Hoffman’s model explains how empathy begins and how it develops in children. In fact, he states that the central idea is the integration of affection and cognition that goes beyond an approach to information processing.
He argues that empathy develops in a similar way to the stages of social cognitive development. That process begins with an empathetic global feeling in which a child doesn’t have a clear distinction between themselves and others. Thus, they’re confused about the source of feelings.
From here, it progresses through several stages to the most advanced stage that combines what one achieved in previous stages. In the more advanced stages, a person can empathize with others. Mainly, by knowing that there are physical entities other than themselves and that others have internal states independent from them.
A mature level of empathy allows a person to be more influenced by the vital conditions of others rather than by an immediate situation. According to Hoffman, there must be parallelism of feelings and affections with thoughts, moral principles, and behavioral tendencies.

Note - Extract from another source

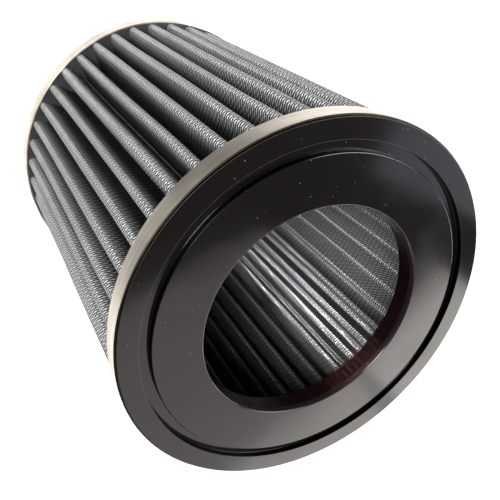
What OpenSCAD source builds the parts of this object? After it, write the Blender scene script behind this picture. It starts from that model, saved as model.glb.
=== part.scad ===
// A cylindrical pleated air filter with one open end.
// It stands on its closed end, mouth up, with the origin at bottom centre.

/* [Overall] */
// Height from the closed end to the sealing face
filter_h = 178; // [120:1:260]
// Diameter of both end caps
cap_d = 148; // [130:1:180]
// Height of each end cap, with the sealant that it holds
cap_h = 9; // [8:0.5:14]
// Rounding of the end caps' outer edges
cap_round = 0.3; // [0.2:0.1:1.2]

/* [Mouth] */
// Diameter of the mouth in the front cap
mouth_d = 87.4; // [60:0.2:100]
// Rounding of the mouth's front edge
mouth_round = 0.6; // [0.2:0.1:1.2]

/* [Sealing face] */
// Width of the flat rim outside the ring groove
rim_w = 7.6; // [4:0.1:9]
// Width of the ring groove
groove_w = 4; // [2:0.1:5]
// Depth of the ring groove
groove_depth = 2.5; // [1:0.1:3]
// Rounding of the ring groove's two front edges
groove_round = 0.3; // [0.1:0.1:0.6]

/* [Bands] */
// Thickness of the metal bands
band_t = 0.6; // [0.4:0.1:1.5]
// How far each cap's face stands proud of its band
band_setback = 1; // [0.4:0.1:2]
// Rounding of the bands' outer edges
band_round = 0.2; // [0.1:0.05:0.3]

/* [Pleats] */
// Number of pleats
pleat_count = 44; // [30:1:56]
// Depth of the pleats, from crest to inner fold
pleat_depth = 13.5; // [9:0.5:18]
// Thickness of each wire screen
screen_t = 0.35; // [0.3:0.05:0.6]
// Thickness of the filtering sheet between the screens
media_t = 0.35; // [0.3:0.05:0.8]
// Inside radius of each crest's fold
crest_fold_r = 1; // [0.4:0.1:1.4]
// Inside radius of each inner fold
inner_fold_r = 0.3; // [0.1:0.05:0.6]

/* [Seam strip] */
// Direction of the crest that the strip covers, seen from the mouth
seam_a = -86.8; // [-180:0.2:180]
// Thickness of the strip
strip_t = 0.3; // [0.2:0.05:0.5]
// Length of the strip's short leg
strip_short = 2; // [1.8:0.1:7]
// Length of the strip's long leg
strip_long = 8.5; // [3:0.1:8.8]
// Width of the hem that is folded back along each leg's edge
hem_w = 1; // [0.6:0.1:1.6]
// Gap between the strip and the bands
strip_gap = 0.2; // [0.1:0.1:1]

/* [Sealant beds] */
// Depth of the sealant in each end cap
bed_depth = 4; // [3:0.1:4.5]
// Sealant under the pleats' cut edges
bed_floor = 0.8; // [0.4:0.1:1.4]
// How far the sealant stays below the band's inner edge
bed_recess = 0.6; // [0.3:0.1:1]
// Gap between the inner folds and the caps' locating walls
fold_gap = 0.5; // [0.3:0.1:1.5]
// Thickness of the rear cap's locating wall
locator_t = 3; // [2:0.1:6]

/* [Hidden] */
// Smoothness of the large rounds and of the small edge rounds
$fn = 96;
edge_fn = 16;
// How far a cut runs past the surface that it opens
past = 0.5;

// Radii of the caps, the mouth, the groove and the bands
cap_r = cap_d / 2;
mouth_r = mouth_d / 2;
groove_outer_r = cap_r - rim_w;
groove_inner_r = groove_outer_r - groove_w;
band_r = cap_r + band_t;

// The pleated sheet is three layers, and a depth in it counts from its inner face
sheet_t = 2 * screen_t + media_t;
media_inner = screen_t;
media_outer = screen_t + media_t;

// Each crest and each inner fold is an arc about its own centre
crest_r = cap_r - strip_gap - strip_t;
inner_r = crest_r - pleat_depth;
nose_r = inner_fold_r + sheet_t;
crest_c = crest_r - sheet_t - crest_fold_r;
valley_c = inner_r + nose_r;
half_pitch = 180 / pleat_count;

// The flanks are the tangents between those arcs, at these angles to the folds
fold_run = valley_c * cos(half_pitch) - crest_c;
fold_side = valley_c * sin(half_pitch);
fold_span = sqrt(fold_run * fold_run + fold_side * fold_side);
flank_a = atan2(fold_side, fold_run) - acos((crest_fold_r + nose_r) / fold_span);
valley_a = flank_a - half_pitch;
// Largest radius of fold that gets one more straight step
fold_step = 0.45;

// Levels in each cap, counted from its outer face towards the pleats
bed_top = cap_h - bed_recess;
bed_base = bed_top - bed_depth;
pleat_end = bed_base + bed_floor;
locator_r = inner_r - fold_gap;

// A point at a distance and a direction
function polar(r, a) = [r * cos(a), r * sin(a)];

// How many straight steps a fold of this radius has
function fold_steps(r) = max(1, ceil(r / fold_step));

// The fold at a crest, and the one at a valley, each at a depth in the sheet
function crest_fold(depth, a) = let (r = crest_fold_r + depth, n = fold_steps(r)) [
    for (i = [0 : n]) polar(crest_c, a) + polar(r, a + flank_a * (2 * i / n - 1))
];
function valley_fold(depth, a) = let (r = nose_r - depth, n = fold_steps(r)) [
    for (i = [0 : n]) polar(valley_c, a) - polar(r, a - valley_a * (2 * i / n - 1))
];

// The closed outline that runs through all pleats at a depth in the sheet
function pleat_outline(depth) = [
    for (i = [0 : pleat_count - 1]) let (a = 2 * half_pitch * i)
        each concat(crest_fold(depth, a), valley_fold(depth, a + half_pitch))
];

// Cut through a layer of the pleated sheet between two depths
module layer_area(inner_depth, outer_depth) {
    difference() {
        polygon(pleat_outline(outer_depth));
        polygon(pleat_outline(inner_depth));
    }
}

// A point on a flank of the covered crest, at a run down from the crest's fold
function flank_point(side, depth, run) =
    [crest_c, 0]
    + polar(crest_fold_r + depth, side * flank_a)
    + polar(run, side * (flank_a + 90));

// One leg's edge, from the crest's fold to the foot of the folded hem
function hemmed_leg(side, leg) = [
    flank_point(side, sheet_t + strip_t, leg - hem_w),
    flank_point(side, sheet_t + 2 * strip_t, leg - hem_w),
    flank_point(side, sheet_t + 2 * strip_t, leg),
    flank_point(side, sheet_t, leg)
];

function reversed(points) = [for (i = [len(points) - 1 : -1 : 0]) points[i]];

// Cut through the strip, which folds over the crest and down both its flanks
module strip_area() {
    polygon(concat(
        crest_fold(sheet_t + strip_t, 0),
        hemmed_leg(1, strip_short),
        reversed(crest_fold(sheet_t, 0)),
        reversed(hemmed_leg(-1, strip_long))
    ));
}

// Turns a cut so that a crest lies under the strip, and gives it the pleats' length
module pleat_length() {
    translate([0, 0, pleat_end])
        rotate(seam_a)
            linear_extrude(filter_h - 2 * pleat_end)
                children();
}

// Puts what is drawn for the rear end on the front end
module at_front() {
    translate([0, 0, filter_h])
        mirror([0, 0, 1])
            children();
}

// What a rounding takes off a corner that points along +X and +Y
module corner_cut(r) {
    translate([-r, -r])
        difference() {
            square(r + past);
            circle(r, $fn = edge_fn);
        }
}

// Section of a cap: a plate, and the wall that locates the pleats.
// The radius runs along X, and Y runs in from the cap's outer face.
module cap_section(plate_inner_r, wall_inner_r) {
    difference() {
        union() {
            translate([plate_inner_r, 0])
                square([cap_r - plate_inner_r, bed_base]);
            translate([wall_inner_r, 0])
                square([locator_r - wall_inner_r, cap_h]);
        }
        translate([cap_r, 0])
            mirror([0, 1])
                corner_cut(cap_round);
    }
}

// Section of the ring groove with its two rounded edges
module groove_section() {
    translate([groove_inner_r, -past])
        square([groove_w, past + groove_depth]);
    translate([groove_inner_r, 0])
        mirror([0, 1])
            corner_cut(groove_round);
    translate([groove_outer_r, 0])
        rotate(180)
            corner_cut(groove_round);
}

module front_cap() {
    color("#1b1819")
        at_front()
            rotate_extrude()
                difference() {
                    cap_section(mouth_r, mouth_r);
                    groove_section();
                    translate([mouth_r, 0])
                        rotate(180)
                            corner_cut(mouth_round);
                }
}

module rear_cap() {
    color("#1b1819")
        rotate_extrude()
            cap_section(0, locator_r - locator_t);
}

// A hoop that grips the cap's rim and holds the sealant in behind it
module band() {
    color("#c8bda8")
        rotate_extrude()
            difference() {
                translate([cap_r, band_setback])
                    square([band_t, cap_h - band_setback]);
                translate([band_r, band_setback])
                    mirror([0, 1])
                        corner_cut(band_round);
                translate([band_r, cap_h])
                    corner_cut(band_round);
            }
}

module front_band() {
    at_front() band();
}

module rear_band() {
    band();
}

// The sealant that set round the pleats' ends, with the slot that they stand in
module potting() {
    color("#35363a")
        difference() {
            translate([0, 0, bed_base])
                linear_extrude(bed_depth)
                    difference() {
                        circle(cap_r);
                        circle(locator_r);
                    }
            translate([0, 0, pleat_end])
                linear_extrude(bed_depth)
                    rotate(seam_a) {
                        layer_area(0, sheet_t);
                        strip_area();
                    }
        }
}

module front_potting() {
    at_front() potting();
}

module rear_potting() {
    potting();
}

module outer_screen() {
    color("#6b6c70")
        pleat_length()
            layer_area(media_outer, sheet_t);
}

module filter_media() {
    color("#242426")
        pleat_length()
            layer_area(media_inner, media_outer);
}

module inner_screen() {
    color("#5c5d61")
        pleat_length()
            layer_area(0, media_inner);
}

module seam_strip() {
    color("#8a8b90")
        pleat_length()
            strip_area();
}

front_cap();
front_band();
front_potting();
outer_screen();
filter_media();
inner_screen();
seam_strip();
rear_potting();
rear_band();
rear_cap();
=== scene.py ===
import math

import bmesh
import bpy
from mathutils import Matrix, Vector, noise


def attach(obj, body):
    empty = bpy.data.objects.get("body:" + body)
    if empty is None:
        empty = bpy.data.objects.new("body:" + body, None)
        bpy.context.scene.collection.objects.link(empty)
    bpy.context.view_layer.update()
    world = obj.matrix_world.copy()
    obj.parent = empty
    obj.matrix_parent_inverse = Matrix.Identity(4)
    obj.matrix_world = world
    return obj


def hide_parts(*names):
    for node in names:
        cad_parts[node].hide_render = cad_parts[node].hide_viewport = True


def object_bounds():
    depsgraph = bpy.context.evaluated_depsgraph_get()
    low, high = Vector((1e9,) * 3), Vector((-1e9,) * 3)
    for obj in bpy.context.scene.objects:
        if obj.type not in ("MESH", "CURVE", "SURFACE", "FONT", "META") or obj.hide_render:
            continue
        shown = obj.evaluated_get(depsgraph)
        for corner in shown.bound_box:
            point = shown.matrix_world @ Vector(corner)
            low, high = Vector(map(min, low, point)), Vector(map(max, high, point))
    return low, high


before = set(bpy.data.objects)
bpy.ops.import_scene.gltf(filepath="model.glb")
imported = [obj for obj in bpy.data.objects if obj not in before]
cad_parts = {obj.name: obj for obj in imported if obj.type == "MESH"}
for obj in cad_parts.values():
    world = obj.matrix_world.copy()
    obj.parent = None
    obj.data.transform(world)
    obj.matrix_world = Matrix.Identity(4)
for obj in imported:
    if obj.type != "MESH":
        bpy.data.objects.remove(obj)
cad_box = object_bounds()

# The camera
# It looks down into the mouth from the front and is rolled well past level,
# as the photograph was taken. Its place is in the filter's own frame.
camera = bpy.data.objects.new("camera", bpy.data.cameras.new("camera"))
bpy.context.collection.objects.link(camera)
bpy.context.scene.camera = camera
camera_place = Vector((0, -0.1701, 0.3333))
camera_heading = math.radians(86.45)
camera_rise = math.radians(-51.18)
camera_roll = math.radians(138.49)
camera.matrix_world = (
    Matrix.Translation(camera_place)
    @ Matrix.Rotation(camera_heading - math.pi / 2, 4, "Z")
    @ Matrix.Rotation(math.pi / 2 + camera_rise, 4, "X")
    @ Matrix.Rotation(camera_roll, 4, "Z")
)
camera.data.lens = 45.02
camera.data.sensor_width = 36
camera.data.shift_x = 0.0405
camera.data.shift_y = 0.0276
camera.data.clip_start = 0.01

# The rear cap
# The closed end: one black plastic moulding, a plate with a low ring wall
# inside that locates the inner folds of the pleats.
mm = 0.001
filter_h = cad_box[1].z
cap_r = 74 * mm
cap_h = 9 * mm
plate_t = 4.4 * mm
locator_r = 59.5 * mm
locator_t = 3 * mm
cap_round = 0.3 * mm
locator_round = 0.3 * mm
locator_fillet = 0.5 * mm
mouth_r = 43.7 * mm
groove_inner_r = 62.4 * mm
groove_depth = 2.5 * mm
groove_floor = filter_h - groove_depth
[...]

Stages of the development of empathy in childhood
According to Hoffman, the development of empathy from early childhood consists of four stages:
The first stage (global)
This happens during the first year of a person’s life. Here, a child still doesn’t perceive others as distinct from themselves. Thus, they confuse the pain they perceive in others as their own, just as if it was happening to them. For example, a baby who sees their mother crying might wipe their own eyes.
An 11-month-old girl saw another girl fall and began to cry. She stared at the victim for a moment, then put her thumb in her mouth and hid her face in her mother’s lap. She acts this way as it would’ve been the most common reaction if she had fallen herself.
The second stage (egocentrism)
This stage corresponds to the second year of a human’s life. Here, the child is aware that others can also experience unpleasant situations. However, they assume that the internal states of others are the same as those they experience themselves.
For instance, a 13-month-old boy who sees a sad adult may offer them his favorite doll. Another example is when a child of the same age runs to find their own mother to comfort another child who’s crying.
The third stage (other people’s feelings)
This stage lasts from the second to the third year of life. Here, a child is aware that the feelings they experience are different from other people’s. Yet, they can respond to them in an unselfish way.
During this period, a child is already in a position to understand that the intentions and needs of another person differ from theirs. Therefore, a person’s emotions may also differ from their own. Thus, they can offer comfort to others.
Fourth stage (other life conditions)
This final stage is the last period of childhood. In it, the feelings of others are perceived not only as reactions of a mere moment but also as expressions of their general life experience. That is, they respond differently to transient and chronic pain states because they take into account the general condition of others.